Notre pays, malgré le fait qu’il vote, depuis 1848, n’a pas réussi à négocier les virages dangereux que constituent les années électorales. En 1988 comme en 1993, le Sénégal a frôlé le pire à l’occasion de consultations électorales. En 1999, année pré-électorale déterminante car ayant précédé la première alternance politique de 2000, la carte d’identité, document électoral de base, a cristallisé les passions. Nommé ministre de l’Intérieur parce qu’à équidistance entre les chapelles politiques, le Général Lamine Cissé entreprend de sécuriser le sésame. Les Israéliens sont appelés à la rescousse pour la confection de cartes d’identité nationale non falsifiables. L’opposition de l’époque qui suspecte une manœuvre frauduleuse met en place le Front pour la régularité et la transparence des élections (Frte). Lequel front conteste la fiabilité de ce document. Sûres ou pas, c’est avec ces «Israéliennes» que Wade accède au pouvoir. «La démocratie, c’est la confiance dans les règles du jeu», disait un éminent constitutionnaliste sénégalais qui aime rappeler le système américain. Dans ce système, aux dernières élections, Hillary Clinton, battue au décompte des grands électeurs, a devancé de 2,86 millions de voix son challenger, l’actuel Président, Donald Trump, dans le vote populaire.
Arrivé au pouvoir, Wade entreprit de refondre le système. Suppression de l’Onel et son remplacement par la Cena, refonte totale du fichier électoral et instauration de la carte d’identité numérisée, tout y passe. Mais rien n’y fit. Son opposition le soupçonne de parasiter le système pour lui ravir la victoire. Comme dernière garantie de sa bonne foi, Me Wade nomme ministre en charge des Elections Cheikh Guèye, un inspecteur général d’Etat sans tâche qui fut le maître d’œuvre de la présidentielle de 2000 en tant que Directeur général des élections. La suite est connue de tous.

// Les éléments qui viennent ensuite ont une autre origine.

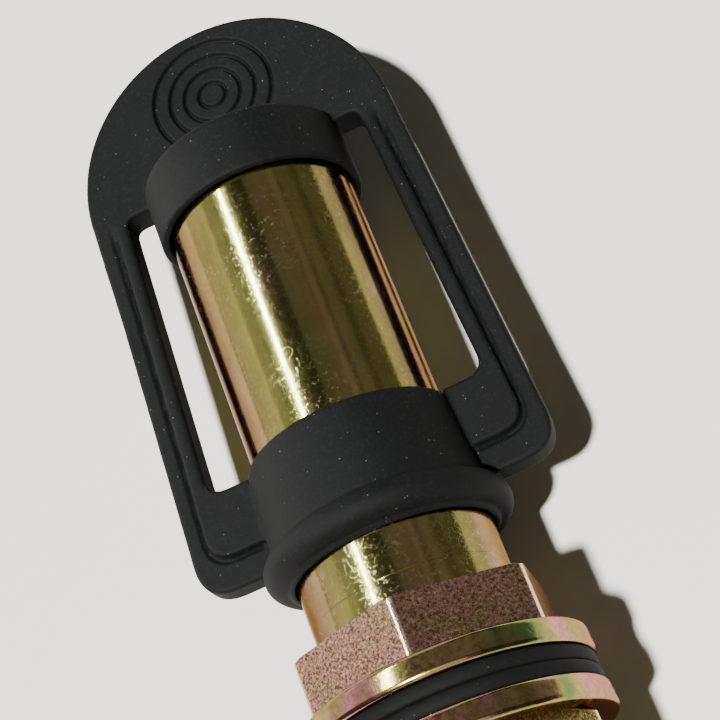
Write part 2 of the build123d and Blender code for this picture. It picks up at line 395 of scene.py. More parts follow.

Le pouvoir de Macky Sall qui, visiblement, n’a pas appris des erreurs de ses prédécesseurs, procède, moins d’un an avant les législatives, à la refonte du fichier. A l’arrivée, le fiasco est tel qu’il est obligé de trouver la parade. Et comme à chaque fois que le pouvoir est dans l’impasse, le Conseil constitutionnel est envoyé au charbon pour valider le vote avec des documents autres que la carte d’identité et la carte d’électeur. Il s’agit, entre autres, du récépissé de dépôt. Avis favorable des 7 sages. «En raison des circonstances exceptionnelles dans lesquelles se déroule le processus d’organisation des prochaines élections législatives prévues le 30 juillet 2017, caractérisées notamment par des inscriptions massives ainsi que par des lenteurs et des dysfonctionnements dans la distribution des cartes d’électeur non imputables aux citoyens eux-mêmes, de nombreux Sénégalais jouissant de leurs droits civils et politiques et inscrits sur les listes électorales risquent d’être privés de l’exercice du droit de vote garanti par la Constitution. Pour parer à ce risque, le Conseil constitutionnel décide, à titre exceptionnel, le vote sur présentation de récépissé d’inscription accompagné soit d’une carte d’identité nationale numérisée, d’une carte d’électeur numérisée, d’un passeport et d’un document d’immatriculation pour les primo-inscrits». C’est la substance de l’avis rendu, mercredi, par l’Assemblée générale consultative du Conseil constitutionnel saisi en ce sens par le président de la République. A tout point de vue, il s’agit, pour Macky Sall, de régler un problème. Sauf que, en le faisant, il risque d’en créer bien d’autres. Et cela rappelle le précédent du vote par ordonnances de 1993 avec tout le contentieux qui s’en est suivi. Cette année, en effet, dans la pagaille électorale, le pouvoir autorise le vote par ordonnances. S’ensuivit un détournement massif et en quantité industrielle de cette commodité juste destinée à ceux qui, pour une raison ou pour une autre, n’avaient pu le faire dans le bureau où ils étaient inscrits. Pouvoir et opposition y vont à fond…les urnes. Le fiasco est tel que ni la Cour d’appel ni le Conseil constitutionnel ne veut prendre la responsabilité de publier les résultats. Les conséquences dramatiques sont si fraîches dans les mémoires qu’il n’est point besoin de les rappeler.